Furthermore, the parties to this contract treated it from beginning to end as a contract in restraint of competition. The contract shows upon its face that they so considered it, because it recites:
“The parties hereto recognize that the special subject-matter of this agreement is not capable of enforcement in any court of law or equity.”
They entered into the contract knowing that it was against public policy; they were previously advised of that fact; and in substance recited the fact in the contract. They well knew they were entering into an illegal transaction. In Lewer v. Cornelius, 72 Wash. 124, 129 Pac. 911, we said at page 129:
“A court will not knowingly aid in the furtherance of an illegal transaction. And in harmony with this principle, it does not concern itself as to the manner in which the illegality of a matter before it is brought to its attention. If such illegality appears in the pleadings of either party, it will not inquire into the technical accuracy of such pleading; if it appears in the statement of witnesses at the trial, it will *296not inquire into the technical admissibility of such statement as evidence, but will, in either case, start an inquiry of its own, and if it be found that the differences which it is called upon to adjudicate arise out of an illegal transaction, it will leave the parties where it found them, to work out their differences as best they may.” (Citing authorities.)
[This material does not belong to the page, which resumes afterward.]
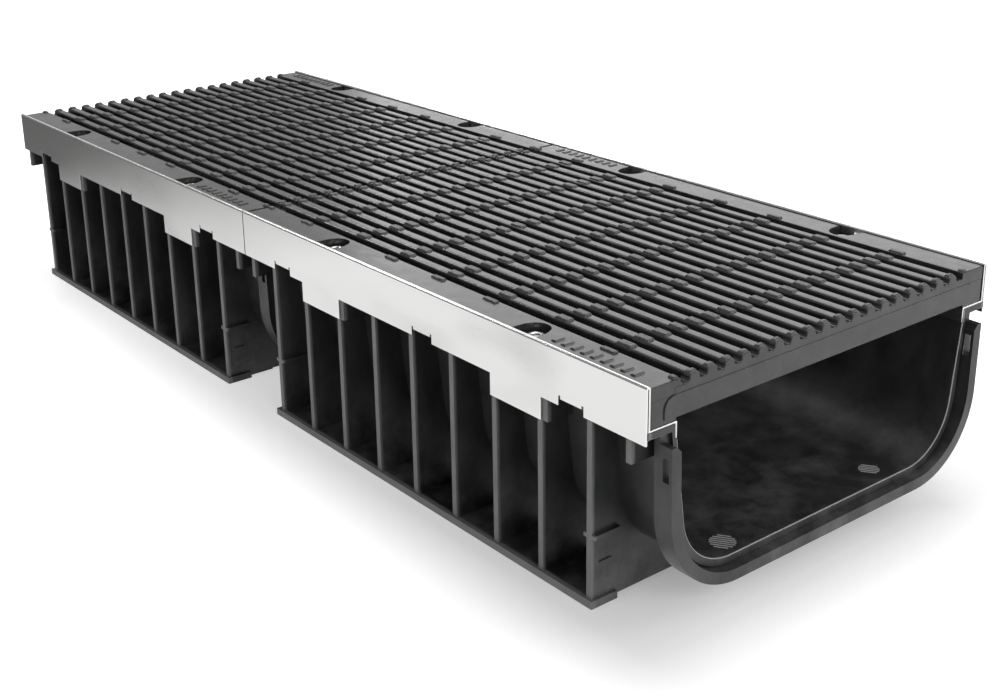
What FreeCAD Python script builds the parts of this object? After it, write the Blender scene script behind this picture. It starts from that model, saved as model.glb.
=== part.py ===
"""Channel drain, one metre long: two moulded channel modules joined end to end,
each with two folded edge rails and one slotted cast iron grate held by four bolts.

Frame: X runs along the channel towards the socket end, Z is up, and the origin is
under the middle of the whole, at the level the feet stand on. Lengths are millimetres.
"""
import FreeCAD, Part
import math
import os

import Sketcher

# Driving dimensions: alias, value, what it is
DIMENSIONS = (
    ("module_length", 500, "length of one channel module"),
    ("overall_width", 360, "width over the edge rails"),
    ("shelf_height", 150, "ground to the shelf that the grate rests on"),
    ("seat_depth", 30, "shelf to the top of the edge rails"),
    ("wall", 5, "thickness of the channel wall"),
    ("shelf_reach", 27.5, "rail's outer face to the inside of its lip"),
    ("wall_lean", 13.5, "how much nearer the middle the wall is at the floor than at the lip"),
    ("floor_height", 34.5, "ground to the channel's floor"),
    ("floor_thickness", 6, "thickness of the channel's floor"),
    ("floor_radius", 47, "inside radius between the floor and the wall"),
    ("flange_thickness", 4.5, "thickness of the channel's top flange"),
    ("rib_pitch", 50, "spacing of the outer ribs"),
    ("rib_first", 45, "module end to the middle of the first rib"),
    ("rib_count", 9, "ribs along one module"),
    ("rib_thickness", 5, "thickness of a rib"),
    ("rib_inset", 2.5, "rail's outer face to the ends of the ribs"),
    ("rib_ground_gap", 2.4, "ground to the lower edge of a rib"),
    ("ledge_height", 52, "ground to the underside of the small ledges on the end ribs"),
    ("ledge_thickness", 3, "thickness of a ledge"),
    ("ledge_length", 24, "length of a ledge across the channel"),
    ("ledge_reach", 3, "how far a ledge stands out from each face of its rib"),
    ("foot_inset", 0.5, "rail's outer face to the outer edge of the foot strips"),
    ("foot_breadth", 24, "breadth of one foot strip"),
    ("foot_height", 6, "thickness of a foot strip"),
    ("foot_start", 37, "module end to the start of the foot strips"),
    ("foot_end", 450, "module end to the end of the foot strips"),
    ("collar_reach", 8, "how far the socket collar stands past the module end"),
    ("collar_web", 5, "thickness of the web that carries the collar"),
    ("collar_drop", 7, "flange to the top of the collar"),
    ("collar_inset", 14.5, "rail's outer face to the collar at its top"),
    ("collar_lean", 2.5, "how much nearer the middle the collar is at its foot"),
    ("collar_gap", 0.2, "gap between the collar and the spigot end that it takes"),
    ("collar_lip", 8.7, "thickness of the collar's lip"),
    ("collar_radius", 66, "outside corner radius of the collar"),
    ("collar_chamfer", 4, "size of the chamfer at the inner top corners of the collar"),
    ("latch_width", 5.4, "width of the latch hole in the collar's side"),
    ("latch_height", 17, "height of the latch hole"),
    ("latch_drop", 8.5, "collar top to the latch hole"),
    ("gusset_thickness", 5, "thickness of the short gussets under the flange"),
    ("gusset_height", 22, "height of the short gussets"),
    ("gusset_spigot", 8.5, "spigot end to the first gusset"),
    ("gusset_socket", 15, "last gusset's far face to the socket end"),
    ("bolt_spacing", 250, "spacing of the bolts along one grate"),
    ("bolt_inset", 16, "rail's outer face to the middle of the bolts"),
    ("bolt_diameter", 8, "diameter of the bolt shank"),
    ("bolt_end", 4.1, "how far the bolt stands out past its nut plate"),
    ("bolt_head_width", 13, "width across the flats of the bolt head"),
    ("bolt_head_height", 5.3, "height of the bolt head"),
    ("bolt_clearance", 0.5, "gap beside the bolt shank in the openings it passes"),
    ("bolt_travel", 5, "how much longer than wide the bolt slots are, to take up tolerances"),
    ("thread_clearance", 0.05, "gap round the bolt shank in the nut plate"),
    ("housing_length", 58, "length of the nut housing under the flange"),
    ("housing_height", 21.5, "height of the nut housing under the flange"),
    ("housing_roof", 4, "thickness between the flange and the nut slot"),
    ("nut_length", 30, "length of a nut plate"),
    ("nut_breadth", 14, "breadth of a nut plate"),
    ("nut_thickness", 8, "thickness of a nut plate"),
    ("nut_clearance", 0.5, "gap round a nut plate in its slot"),
    ("sheet", 1.5, "thickness of the rail sheet"),
    ("hem_gap", 0.8, "gap between the two sheets of the rail"),
    ("rail_seat_gap", 0.2, "gap between the rail's outer sheet and the flange edge"),
    ("lip_drop", 12, "shelf top to the lower edge of the rail's inner lip"),
    ("lip_gap", 0.2, "gap between the rail's inner lip and its seat in the channel"),
    ("face_drop", 10, "shelf top to the lower edge of the rail's outer face"),
    ("tab_drop", 27, "shelf top to the lower edge of the rail's deep tabs"),
    ("tab_length", 55, "length of a deep tab"),
    ("tab_offset", 3.5, "how far the deep tabs sit from the bolts, towards the rail's start"),
    ("notch_length", 25, "length of a notch in the rail's lower edge"),
    ("notch_depth", 5, "depth of a notch"),
    ("notch_relief", 2, "width of the relief cut at each end of a notch"),
    ("relief_depth", 7.5, "depth of the relief cuts"),
    ("notch_first", 50, "rail start to the first notch"),
    ("notch_second", 250, "rail start to the second notch"),
    ("notch_third", 417, "rail start to the third notch"),
    ("grate_side_gap", 0.9, "gap between the grate and the rail's inner sheet"),
    ("grate_end_gap", 1.1, "gap between the grate and the module end"),
    ("grate_drop", 1.6, "rail top to the grate's top, which leaves room for cast grips"),
    ("bar_count", 18, "bars of one grate"),
    ("edge_slot", 8.4, "width of the slot between the outer bars and the side plates"),
    ("bar_width", 8.8, "width of a bar at its widest"),
    ("bar_top", 6.8, "width of a bar's flat top"),
    ("bar_bevel", 1.2, "height of the bevel along a bar's top edges"),
    ("bar_foot", 6, "width of a bar at its lower edge"),
    ("bar_rise", 5.4, "shelf top to the lower edge of the bars"),
    ("plate_width", 25.5, "width of a side plate of the grate"),
    ("plate_depth", 7.5, "thickness of a side plate"),
    ("comb_drop", 5, "grate top to the foot of the open slots in the end beams"),
    ("end_beam_gap", 2, "shelf top to the underside of the end beams"),
    ("end_beam", 8, "thickness of the end beams"),
    ("panel_proud", 0.7, "how far the end panel stands out of the beam"),
    ("panel_margin", 1.4, "lower edge of the end beam to the end panel"),
    ("panel_drop", 5, "comb foot to the top of the end panel"),
    ("cross_rib", 6, "thickness of a cross rib"),
    ("cross_rib_height", 13, "height of a cross rib"),
    ("pocket_width", 24, "width of a bolt pocket"),
    ("pocket_round", 11.5, "corner radius at the inner end of a bolt pocket"),
    ("pocket_depth", 10, "depth of a bolt pocket below the grate top"),
)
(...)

We are satisfied, therefore, that the plaintiff ought not to recover in this action. The evidence in the case very clearly shows, in fact the contract itself shows, that the note in question was a part of the contract, and was given to circumvent the constitution. It was therefore illegal and of no force.
The appellant presents other questions which we shall not notice because, from what has been said above, it is plain that the plaintiff was not entitled to recover upon the note.
The judgment is therefore affirmed.
Crow, C. J., Main, Fullerton, and Ellis, JJ., concur.